Reproduce all of the material exactly as shown.

++++

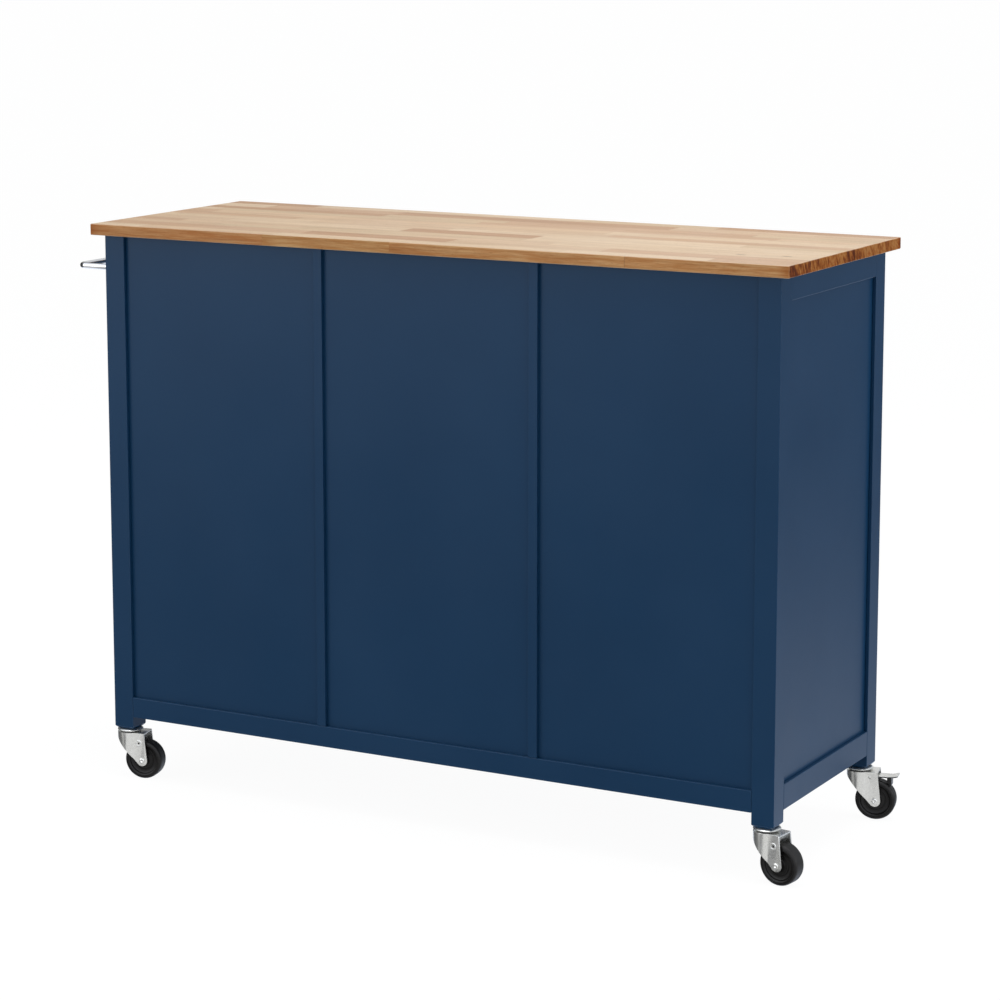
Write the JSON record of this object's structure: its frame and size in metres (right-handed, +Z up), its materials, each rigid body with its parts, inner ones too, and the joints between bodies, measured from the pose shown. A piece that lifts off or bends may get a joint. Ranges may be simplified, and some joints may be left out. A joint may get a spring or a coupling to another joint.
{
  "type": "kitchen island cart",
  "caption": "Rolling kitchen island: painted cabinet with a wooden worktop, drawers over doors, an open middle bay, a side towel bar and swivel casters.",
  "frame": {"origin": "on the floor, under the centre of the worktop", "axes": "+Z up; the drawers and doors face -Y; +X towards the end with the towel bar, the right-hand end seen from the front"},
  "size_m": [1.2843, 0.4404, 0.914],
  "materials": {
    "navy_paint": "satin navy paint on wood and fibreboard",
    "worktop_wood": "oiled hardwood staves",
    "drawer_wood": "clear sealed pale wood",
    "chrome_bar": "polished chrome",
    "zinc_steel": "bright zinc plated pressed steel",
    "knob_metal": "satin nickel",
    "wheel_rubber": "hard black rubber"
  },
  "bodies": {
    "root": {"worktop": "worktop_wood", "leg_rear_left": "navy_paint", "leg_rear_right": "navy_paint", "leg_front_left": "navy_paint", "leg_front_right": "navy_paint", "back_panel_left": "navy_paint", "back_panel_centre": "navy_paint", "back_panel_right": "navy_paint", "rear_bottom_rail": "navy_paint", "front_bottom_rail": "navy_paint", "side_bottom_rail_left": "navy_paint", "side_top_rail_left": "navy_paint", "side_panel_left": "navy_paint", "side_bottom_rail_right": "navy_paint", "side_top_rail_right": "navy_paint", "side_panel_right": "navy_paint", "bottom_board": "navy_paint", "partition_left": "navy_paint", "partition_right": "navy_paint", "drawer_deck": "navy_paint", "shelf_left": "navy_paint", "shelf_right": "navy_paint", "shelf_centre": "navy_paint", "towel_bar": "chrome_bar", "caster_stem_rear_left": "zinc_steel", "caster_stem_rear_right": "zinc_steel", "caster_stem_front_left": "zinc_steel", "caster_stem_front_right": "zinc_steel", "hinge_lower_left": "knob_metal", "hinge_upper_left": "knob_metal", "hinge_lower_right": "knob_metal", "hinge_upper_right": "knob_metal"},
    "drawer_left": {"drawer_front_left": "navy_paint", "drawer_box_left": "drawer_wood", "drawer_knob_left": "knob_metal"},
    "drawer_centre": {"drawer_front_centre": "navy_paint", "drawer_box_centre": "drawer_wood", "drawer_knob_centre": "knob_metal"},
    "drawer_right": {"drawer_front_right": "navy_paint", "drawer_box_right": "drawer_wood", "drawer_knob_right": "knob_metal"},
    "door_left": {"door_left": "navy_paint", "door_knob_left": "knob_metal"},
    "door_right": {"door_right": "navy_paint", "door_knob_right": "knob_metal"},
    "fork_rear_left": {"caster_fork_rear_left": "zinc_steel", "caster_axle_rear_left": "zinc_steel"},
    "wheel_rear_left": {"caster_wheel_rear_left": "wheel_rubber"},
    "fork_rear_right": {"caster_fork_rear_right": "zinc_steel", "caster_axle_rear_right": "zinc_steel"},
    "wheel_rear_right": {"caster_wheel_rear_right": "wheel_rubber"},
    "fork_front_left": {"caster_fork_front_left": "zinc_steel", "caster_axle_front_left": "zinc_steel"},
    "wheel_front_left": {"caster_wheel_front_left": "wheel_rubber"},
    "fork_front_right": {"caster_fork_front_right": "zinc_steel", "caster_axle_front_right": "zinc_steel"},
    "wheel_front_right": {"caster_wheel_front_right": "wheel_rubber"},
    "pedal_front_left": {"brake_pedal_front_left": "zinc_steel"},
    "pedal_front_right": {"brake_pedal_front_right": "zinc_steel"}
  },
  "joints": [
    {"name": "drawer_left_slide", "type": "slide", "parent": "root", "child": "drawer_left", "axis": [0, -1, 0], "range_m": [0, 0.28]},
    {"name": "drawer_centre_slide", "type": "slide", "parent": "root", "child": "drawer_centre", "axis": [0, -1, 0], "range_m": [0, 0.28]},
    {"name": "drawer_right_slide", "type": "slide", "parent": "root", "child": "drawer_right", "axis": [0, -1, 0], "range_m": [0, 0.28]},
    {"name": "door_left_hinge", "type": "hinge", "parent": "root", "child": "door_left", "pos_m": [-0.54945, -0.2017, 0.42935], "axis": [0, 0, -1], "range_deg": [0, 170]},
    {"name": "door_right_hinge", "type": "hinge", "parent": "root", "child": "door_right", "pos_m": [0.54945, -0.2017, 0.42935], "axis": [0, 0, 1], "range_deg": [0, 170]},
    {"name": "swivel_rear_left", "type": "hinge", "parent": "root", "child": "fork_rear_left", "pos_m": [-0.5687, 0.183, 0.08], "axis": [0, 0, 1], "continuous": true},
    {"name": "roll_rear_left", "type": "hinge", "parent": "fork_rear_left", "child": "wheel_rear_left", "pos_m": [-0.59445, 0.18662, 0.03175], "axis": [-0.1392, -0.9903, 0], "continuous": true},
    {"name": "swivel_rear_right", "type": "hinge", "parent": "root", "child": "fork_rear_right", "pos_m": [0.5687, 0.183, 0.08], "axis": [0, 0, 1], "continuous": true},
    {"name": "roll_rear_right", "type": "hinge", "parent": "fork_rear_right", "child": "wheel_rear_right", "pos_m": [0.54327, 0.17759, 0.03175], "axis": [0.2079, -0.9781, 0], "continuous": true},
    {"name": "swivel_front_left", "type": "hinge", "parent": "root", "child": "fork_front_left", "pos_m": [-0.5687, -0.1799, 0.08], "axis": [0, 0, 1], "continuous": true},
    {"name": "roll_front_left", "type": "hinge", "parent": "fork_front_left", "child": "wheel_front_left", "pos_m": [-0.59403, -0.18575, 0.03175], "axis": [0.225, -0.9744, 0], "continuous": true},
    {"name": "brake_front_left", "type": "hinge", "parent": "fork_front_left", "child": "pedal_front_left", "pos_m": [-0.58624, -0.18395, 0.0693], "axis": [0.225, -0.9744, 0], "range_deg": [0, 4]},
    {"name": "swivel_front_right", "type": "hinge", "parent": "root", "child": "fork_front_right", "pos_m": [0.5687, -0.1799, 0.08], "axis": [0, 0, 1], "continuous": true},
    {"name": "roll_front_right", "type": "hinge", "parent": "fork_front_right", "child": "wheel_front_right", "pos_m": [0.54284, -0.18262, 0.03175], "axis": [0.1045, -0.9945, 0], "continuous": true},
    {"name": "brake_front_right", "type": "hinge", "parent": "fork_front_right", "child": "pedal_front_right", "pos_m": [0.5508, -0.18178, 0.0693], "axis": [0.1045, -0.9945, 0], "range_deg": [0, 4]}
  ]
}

++++

Exercise output:
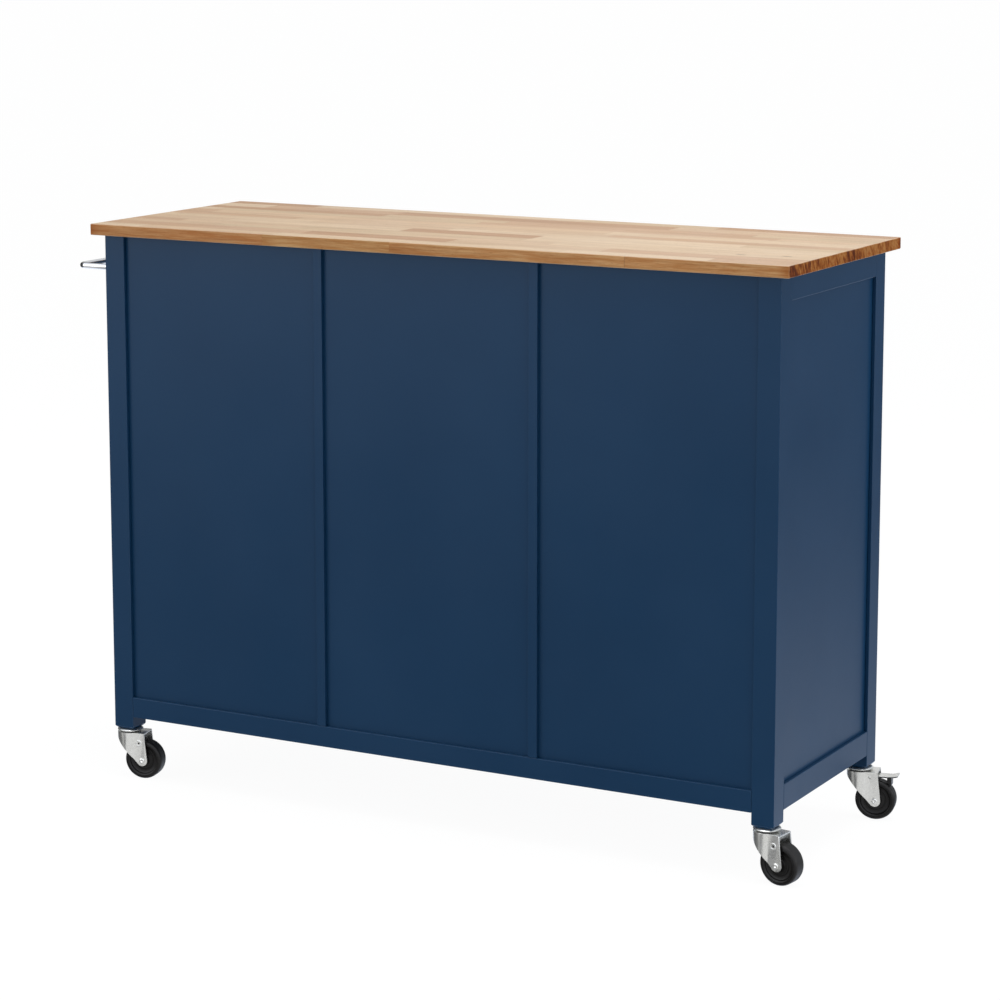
Write the JSON record of this object's structure: its frame and size in metres (right-handed, +Z up), its materials, each rigid body with its parts, inner ones too, and the joints between bodies, measured from the pose shown. A piece that lifts off or bends may get a joint. Ranges may be simplified, and some joints may be left out. A joint may get a spring or a coupling to another joint.
{
  "type": "kitchen island cart",
  "caption": "Rolling kitchen island: painted cabinet with a wooden worktop, drawers over doors, an open middle bay, a side towel bar and swivel casters.",
  "frame": {"origin": "on the floor, under the centre of the worktop", "axes": "+Z up; the drawers and doors face -Y; +X towards the end with the towel bar, the right-hand end seen from the front"},
  "size_m": [1.2843, 0.4404, 0.914],
  "materials": {
    "navy_paint": "satin navy paint on wood and fibreboard",
    "worktop_wood": "oiled hardwood staves",
    "drawer_wood": "clear sealed pale wood",
    "chrome_bar": "polished chrome",
    "zinc_steel": "bright zinc plated pressed steel",
    "knob_metal": "satin nickel",
    "wheel_rubber": "hard black rubber"
  },
  "bodies": {
    "root": {"worktop": "worktop_wood", "leg_rear_left": "navy_paint", "leg_rear_right": "navy_paint", "leg_front_left": "navy_paint", "leg_front_right": "navy_paint", "back_panel_left": "navy_paint", "back_panel_centre": "navy_paint", "back_panel_right": "navy_paint", "rear_bottom_rail": "navy_paint", "front_bottom_rail": "navy_paint", "side_bottom_rail_left": "navy_paint", "side_top_rail_left": "navy_paint", "side_panel_left": "navy_paint", "side_bottom_rail_right": "navy_paint", "side_top_rail_right": "navy_paint", "side_panel_right": "navy_paint", "bottom_board": "navy_paint", "partition_left": "navy_paint", "partition_right": "navy_paint", "drawer_deck": "navy_paint", "shelf_left": "navy_paint", "shelf_right": "navy_paint", "shelf_centre": "navy_paint", "towel_bar": "chrome_bar", "caster_stem_rear_left": "zinc_steel", "caster_stem_rear_right": "zinc_steel", "caster_stem_front_left": "zinc_steel", "caster_stem_front_right": "zinc_steel", "hinge_lower_left": "knob_metal", "hinge_upper_left": "knob_metal", "hinge_lower_right": "knob_metal", "hinge_upper_right": "knob_metal"},
    "drawer_left": {"drawer_front_left": "navy_paint", "drawer_box_left": "drawer_wood", "drawer_knob_left": "knob_metal"},
    "drawer_centre": {"drawer_front_centre": "navy_paint", "drawer_box_centre": "drawer_wood", "drawer_knob_centre": "knob_metal"},
    "drawer_right": {"drawer_front_right": "navy_paint", "drawer_box_right": "drawer_wood", "drawer_knob_right": "knob_metal"},
    "door_left": {"door_left": "navy_paint", "door_knob_left": "knob_metal"},
    "door_right": {"door_right": "navy_paint", "door_knob_right": "knob_metal"},
    "fork_rear_left": {"caster_fork_rear_left": "zinc_steel", "caster_axle_rear_left": "zinc_steel"},
    "wheel_rear_left": {"caster_wheel_rear_left": "wheel_rubber"},
    "fork_rear_right": {"caster_fork_rear_right": "zinc_steel", "caster_axle_rear_right": "zinc_steel"},
    "wheel_rear_right": {"caster_wheel_rear_right": "wheel_rubber"},
    "fork_front_left": {"caster_fork_front_left": "zinc_steel", "caster_axle_front_left": "zinc_steel"},
    "wheel_front_left": {"caster_wheel_front_left": "wheel_rubber"},
    "fork_front_right": {"caster_fork_front_right": "zinc_steel", "caster_axle_front_right": "zinc_steel"},
    "wheel_front_right": {"caster_wheel_front_right": "wheel_rubber"},
    "pedal_front_left": {"brake_pedal_front_left": "zinc_steel"},
    "pedal_front_right": {"brake_pedal_front_right": "zinc_steel"}
  },
  "joints": [
    {"name": "drawer_left_slide", "type": "slide", "parent": "root", "child": "drawer_left", "axis": [0, -1, 0], "range_m": [0, 0.28]},
    {"name": "drawer_centre_slide", "type": "slide", "parent": "root", "child": "drawer_centre", "axis": [0, -1, 0], "range_m": [0, 0.28]},
    {"name": "drawer_right_slide", "type": "slide", "parent": "root", "child": "drawer_right", "axis": [0, -1, 0], "range_m": [0, 0.28]},
    {"name": "door_left_hinge", "type": "hinge", "parent": "root", "child": "door_left", "pos_m": [-0.54945, -0.2017, 0.42935], "axis": [0, 0, -1], "range_deg": [0, 170]},
    {"name": "door_right_hinge", "type": "hinge", "parent": "root", "child": "door_right", "pos_m": [0.54945, -0.2017, 0.42935], "axis": [0, 0, 1], "range_deg": [0, 170]},
    {"name": "swivel_rear_left", "type": "hinge", "parent": "root", "child": "fork_rear_left", "pos_m": [-0.5687, 0.183, 0.08], "axis": [0, 0, 1], "continuous": true},
    {"name": "roll_rear_left", "type": "hinge", "parent": "fork_rear_left", "child": "wheel_rear_left", "pos_m": [-0.59445, 0.18662, 0.03175], "axis": [-0.1392, -0.9903, 0], "continuous": true},
    {"name": "swivel_rear_right", "type": "hinge", "parent": "root", "child": "fork_rear_right", "pos_m": [0.5687, 0.183, 0.08], "axis": [0, 0, 1], "continuous": true},
    {"name": "roll_rear_right", "type": "hinge", "parent": "fork_rear_right", "child": "wheel_rear_right", "pos_m": [0.54327, 0.17759, 0.03175], "axis": [0.2079, -0.9781, 0], "continuous": true},
    {"name": "swivel_front_left", "type": "hinge", "parent": "root", "child": "fork_front_left", "pos_m": [-0.5687, -0.1799, 0.08], "axis": [0, 0, 1], "continuous": true},
    {"name": "roll_front_left", "type": "hinge", "parent": "fork_front_left", "child": "wheel_front_left", "pos_m": [-0.59403, -0.18575, 0.03175], "axis": [0.225, -0.9744, 0], "continuous": true},
    {"name": "brake_front_left", "type": "hinge", "parent": "fork_front_left", "child": "pedal_front_left", "pos_m": [-0.58624, -0.18395, 0.0693], "axis": [0.225, -0.9744, 0], "range_deg": [0, 4]},
    {"name": "swivel_front_right", "type": "hinge", "parent": "root", "child": "fork_front_right", "pos_m": [0.5687, -0.1799, 0.08], "axis": [0, 0, 1], "continuous": true},
    {"name": "roll_front_right", "type": "hinge", "parent": "fork_front_right", "child": "wheel_front_right", "pos_m": [0.54284, -0.18262, 0.03175], "axis": [0.1045, -0.9945, 0], "continuous": true},
    {"name": "brake_front_right", "type": "hinge", "parent": "fork_front_right", "child": "pedal_front_right", "pos_m": [0.5508, -0.18178, 0.0693], "axis": [0.1045, -0.9945, 0], "range_deg": [0, 4]}
  ]
}